Asked about Gibran’s interest in the Baha’i teachings, Juliet explains:
How Gibran got in touch with the Baha’i Cause: I’ll just frankly tell you the story, just as it was. I hastened to tell him; he listened. He got hold of some of the Arabic of Baha’u’llah (the Prophet-Founder of the Baha’i Faith). He said was the most stupendous literature that ever was written, and that He even coined words. That there was no Arabic that even touched the Arabic of Baha’u’llah.
…Time passed. I told him the Master (Abdu’l-Baha) was coming. He asked me if I would request the Master to sit for him. The Master gave him one hour at 6:30 one morning. He made an outstanding head. It doesn’t look like the Master — very faint likeness. Great power through the shoulders. A great radiance in the face. It’s not a portrait of the Master but it’s the work of a great artist. I do consider him a great artist.
He was very modest and retiring in his personal life. He’d never met the Master before, and that began his friendship. He simply adored the Master. He was with Him whenever he could be. He would come over here to this house (48 West 10th) to see the Master. In Boston, he was often with the Master….
The Master went away and Kahlil settled down into writing his books. But he often talked of Him, most sympathetically and most lovingly…. Then one night, years afterward, the Master’s motion picture was going to be shown at the Baha’i Center…. He sat beside me on the front row and he saw the Master come to life again for him in that picture. And he began to sob. We had asked him to speak a few words that night. When the time came for him to speak, he controlled himself and jumped up on the platform and then, my dear, still weeping before us all he said : ‘I declare that Abdu’l-Baha is the Manifestation of God for this day!’ Of course he got it wrong — but…. He was weeping and he didn’t say anything more. He got down and he sat beside me, and he kept on sobbing and sobbing and sobbing. Seeing the picture — it brought it all back. He took my two hands and said, ‘You have opened for me a door tonight.’ Then he fled the hall.
Although Juliet Thompson doesn’t attach a date to her moving remembrance of that night when Kahlil tried to speak at the New York City Baha’i Center, it probably occurred somewhere near the end of Gibran’s life. He died in 1931, a decade after Abdu’l-Baha’s passing, so the meeting where attendees saw a film of Abdu’l-Baha’s visit to the United States likely happened sometime during that 10 year period, and most likely took place after the publication of The Prophet in 1923.

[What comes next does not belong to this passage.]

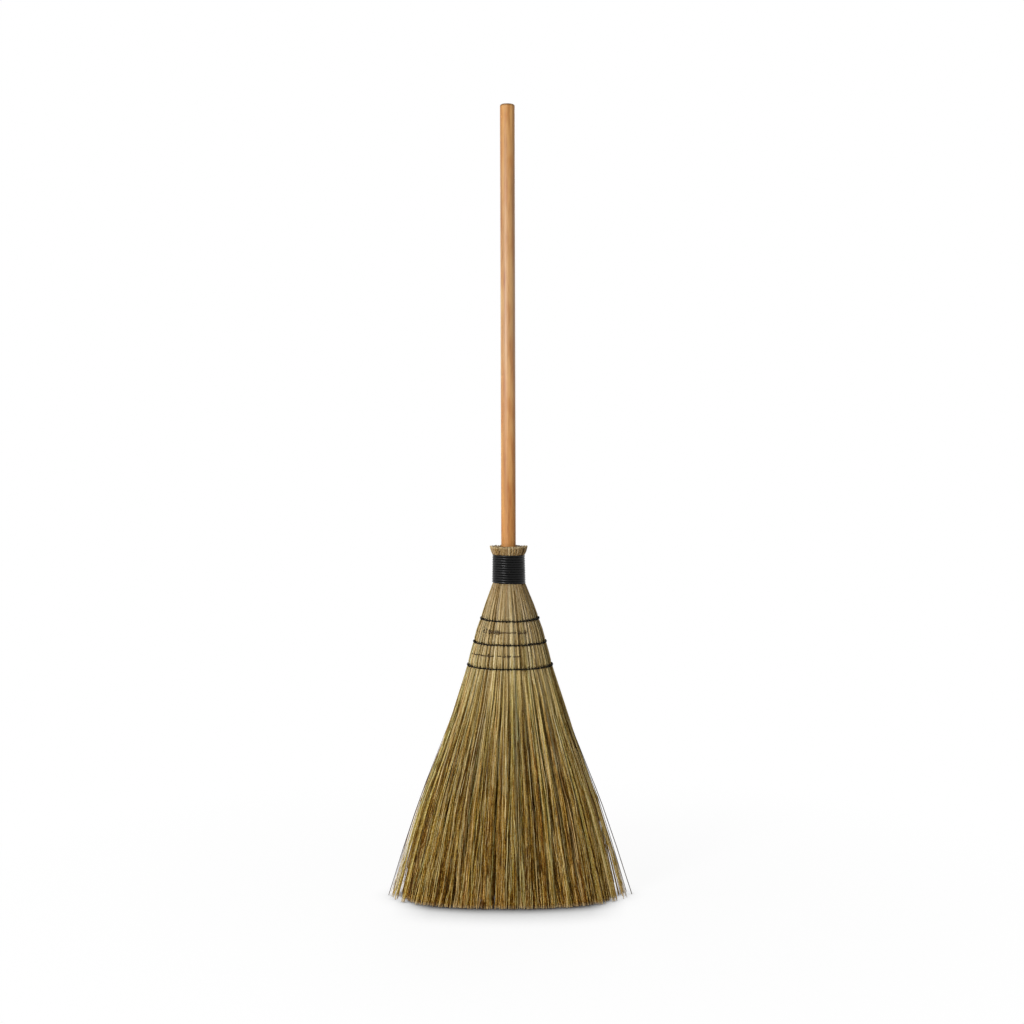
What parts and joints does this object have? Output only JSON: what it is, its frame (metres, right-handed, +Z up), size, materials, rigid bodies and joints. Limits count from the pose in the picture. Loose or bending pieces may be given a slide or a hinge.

And although Baha’is do not view Abdu’l-Baha as a Prophet or a Manifestation – that station Baha’is reserve for Baha’u’llah – many people who met the Master made the assumption that Abdu’l-Baha’s great wisdom and love for humanity exemplified the characteristics of a Messenger of God. Gibran’s insistence that the original name of his masterpiece – The Counsels – be changed to The Prophet, even over the objections of his close confidantes and editors, speaks directly to the impact that his many encounters with Abdu’l-Baha and the Baha’i teachings had on his life and his work.
In fact, a substantial and convincing body of evidence suggests that in The Prophet and in his subsequent book Jesus, the Son of Man, Kahlil Gibran modeled his main characters on Abdu’l-Baha, the remarkable Exemplar of the Baha’i Faith.